USING the handles, carefully remove the pudding basin from the saucepan. Store until needed.
TO SERVE reheat pudding by steaming for a further two to three hours. Turn out onto a plate and flame with brandy. Serve with vanilla custard and brandy sauce.
Thanks for sharing!
Thanks for reading Laura. It was a rather long post.
Oh, I love that you shared the recipe with us and it’s history. A handwritten recipe book is quite a treasure that’s for sure. And, to have multiple generations working together on a traditional Christmas recipe is very special. I imagine it was a wonderful time in the kitchen. Do you think I could make them in individual ramekins? I’d love to try this with my mother and see how we do!

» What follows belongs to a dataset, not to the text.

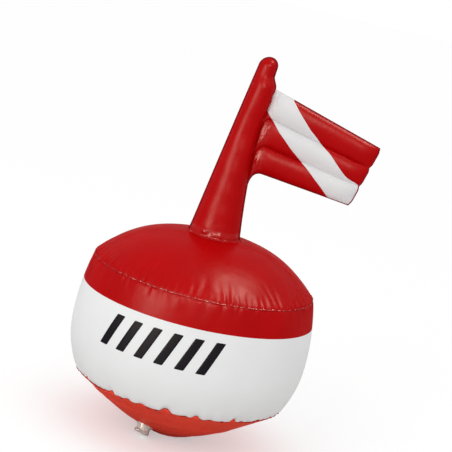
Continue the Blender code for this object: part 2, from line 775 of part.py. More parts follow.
def extruded(outline, half_width):
    """A closed block whose (x, z) outline runs anticlockwise seen from -Y."""
    mesh = bmesh.new()
    near = [mesh.verts.new((x, -half_width, z)) for x, z in outline]
    far = [mesh.verts.new((x, half_width, z)) for x, z in outline]
    mesh.faces.new(near)
    mesh.faces.new(list(reversed(far)))
    for k in range(len(outline)):
        after = (k + 1) % len(outline)
        mesh.faces.new((near[after], near[k], far[k], far[after]))
    return mesh


def make_valve_plug(paint):
    """The stopper: a grip disc with a tapered peg, and a strap that ends in the hinge. Its
    points are counted from the hinge's axis."""
    low = GAP - (BARREL_HEIGHT - STEM_STAND)
    high = low + PLUG_THICKNESS
    profile = [
        (0, high),
        (PLUG_RADIUS - PLUG_CHAMFER, high),
        (PLUG_RADIUS, high - PLUG_CHAMFER),
        (PLUG_RADIUS, low),
        (PLUG_PEG_ROOT, low),
        (PLUG_PEG_TIP, low - PLUG_PEG_LENGTH - GAP),
        (0, low - PLUG_PEG_LENGTH - GAP),
    ]
    mesh = revolve(profile, ROUND)
    bmesh.ops.translate(mesh, verts=mesh.verts, vec=(HINGE_OFFSET, 0, 0))
    made = new_object("valve_plug", mesh, paint)
    inner = HINGE_OFFSET - PLUG_RADIUS + STRAP_OVERLAP
    under = low + STRAP_RAISE
    outline = [(inner, under), (inner, under + STRAP_THICKNESS)]
    for k in range(7):
        turn = math.pi / 2 + math.pi * k / 6
        outline.append((HINGE_BARREL * math.cos(turn), HINGE_BARREL * math.sin(turn)))
    strap = helper("plug_strap", extruded(outline, HINGE_WIDTH / 2))
    boolean(made, strap, "UNION")
    return made, strap


def make_valve_flap(paint):
    """The one-way flap over the stem's inner end, counted from its hinge's axis."""
    half = FLAP_THICKNESS / 2
    mesh = revolve([(0, half), (FLAP_RADIUS, half), (FLAP_RADIUS, -half), (0, -half)], ROUND)
    bmesh.ops.translate(mesh, verts=mesh.verts, vec=(-FLAP_RADIUS, 0, 0))
    return new_object("valve_flap", mesh, paint)


def place(made, parent, matrix):
    made.parent = parent
    made.matrix_local = matrix


def empty(name, matrix):
    made = bpy.data.objects.new(name, None)
    bpy.context.scene.collection.objects.link(made)
    made.matrix_world = matrix
    made.empty_display_size = 0.02
    return made


def make_valve(paint, frame):
    """The four pieces of the valve. The stem's origin is on its own axis, and the plug's and
    the flap's are on their hinges."""
    base = empty("valve_frame", frame)
    place(make_valve_flange(paint), base, Matrix())
    stem, ear = make_valve_stem(paint)
    place(stem, base, Matrix())
    place(ear, stem, Matrix())
    plug, strap = make_valve_plug(paint)
    place(plug, stem, Matrix.Translation((-HINGE_OFFSET, 0, BARREL_HEIGHT)))
    place(strap, plug, Matrix())
    flap = make_valve_flap(paint)
    place(flap, stem, Matrix.Translation((FLAP_RADIUS, 0, STEM_END - GAP - FLAP_THICKNESS / 2)))


def main():
    clear_scene()
    red = material("red_film", RED, 0.30)
    bottom_red = material("bottom_red_film", BOTTOM_RED, 0.32)
    white = material("white_film", WHITE, 0.32)
    clear = material("clear_film", CLEAR, 0.15, transmission=0.85)
    lead = material("lead", LEAD, 0.55, metallic=0.8)
    brass = material("brass", BRASS, 0.30, metallic=1.0)
    valve = valve_frame()

    make_top_panel(red)
    make_shoulder_band(red)
    make_side_band(white)
    make_bottom_panel(bottom_red, valve)
    make_sheet("mast_flag_front", False, red)
    make_sheet("mast_flag_back", True, red)
    make_stripe("flag_stripe_front", False, white)
    make_stripe("flag_stripe_back", True, white)
    make_ballast_weight(lead)
    make_ballast_pocket(bottom_red)
    make_line_tab(bottom_red)
    make_line_eyelet(brass)
    make_eyelet_washer(brass)
    make_valve(clear, valve)


main()
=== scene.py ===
"""Dressed model of the inflatable dive buoy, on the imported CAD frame."""

import math

import bmesh
import bpy
import numpy as np
from mathutils import Matrix, Vector

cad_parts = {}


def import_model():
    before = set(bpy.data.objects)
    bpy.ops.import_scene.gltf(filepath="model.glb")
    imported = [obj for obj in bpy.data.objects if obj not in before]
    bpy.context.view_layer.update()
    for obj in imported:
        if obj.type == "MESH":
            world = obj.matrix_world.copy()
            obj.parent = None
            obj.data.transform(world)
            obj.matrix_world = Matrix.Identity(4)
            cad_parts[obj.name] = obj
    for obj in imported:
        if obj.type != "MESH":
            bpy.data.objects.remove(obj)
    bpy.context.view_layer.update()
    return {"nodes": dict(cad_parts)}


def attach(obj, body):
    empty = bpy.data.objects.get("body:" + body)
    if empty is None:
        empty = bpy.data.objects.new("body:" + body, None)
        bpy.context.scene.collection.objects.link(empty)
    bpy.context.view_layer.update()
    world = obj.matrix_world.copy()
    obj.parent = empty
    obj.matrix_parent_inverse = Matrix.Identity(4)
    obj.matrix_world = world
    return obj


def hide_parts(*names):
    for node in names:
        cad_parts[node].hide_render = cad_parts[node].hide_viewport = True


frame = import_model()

# sizes, as in the CAD source, in metres
FILM = 0.0005
GAP = 0.0003
EDGE_LIP = 0.0015
BALL_RADIUS = 0.150
UPPER_SEAM_RADIUS = 0.140
UPPER_SEAM_HEIGHT = 0.0768
COLOUR_LINE_HEIGHT = 0.0438
LOWER_SEAM_RADIUS = 0.1350
LOWER_SEAM_DEPTH = 0.0670
DOME_RISE = 0.0526
DOME_POWER = 2.79
BOWL_DROP = 0.0697
BOWL_POWER = 1.5
UPPER_BAND_POWER = 2.2
LOWER_BAND_POWER = 2.36
MAST_HEIGHT = 0.2285
MAST_BASE_RADIUS = 0.0312
MAST_MIDDLE_RADIUS = 0.0180
MAST_TOP_RADIUS = 0.0104
MAST_MIDDLE_HEIGHT = 0.110
MAST_MIDDLE_LEAN = 0.0054
MAST_TOP_LEAN = 0.0166
MAST_BASE_LIP = 0.003
CORNER_PULL = 0.0060
CORNER_PULL_BELOW = 0.060
CORNER_PULL_ABOVE = 0.016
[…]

Most definitely. You will see from the photo that I used a little of the mixture to make little taste test sized puddings. I steamed them for a couple of hours and they were perfect. I just used baking paper and tin foil for the lids.I’m so excited that someone else would like to try making them. I’m sure your mother will appreciate your taking the time to make them with her.
I have just had one of the taste test sized puddings and it is as delicious as ever. Really happy you got to get this down in written form from mum. It has always been my favourite pudding ever (not that I am biased). I am also not too keen on nuts.
Thanks Rick. We were wondering about how much alcohol to use. I’ve always loved this pudding too and don’t think it would be quite the same with nuts. Three generations stirred the pudding this year so it should bring lots of good luck and love. Hoping to make the family pudding making a new tradition. xx
What a great post! I’ve always wanted to make one, and now you’ve inspired me!
Thank you Mimi. They are well worth the effort. Not difficult to make at all, just time consuming with all the soaking of the fruit and steaming of the pudding.
Oh, this looks wonderful! I’ve always wanted to make a Christmas pudding, and it seems that I now possess the perfect recipe! Thank you!
I do hope you try it Lidia. Happy Birthday for last week.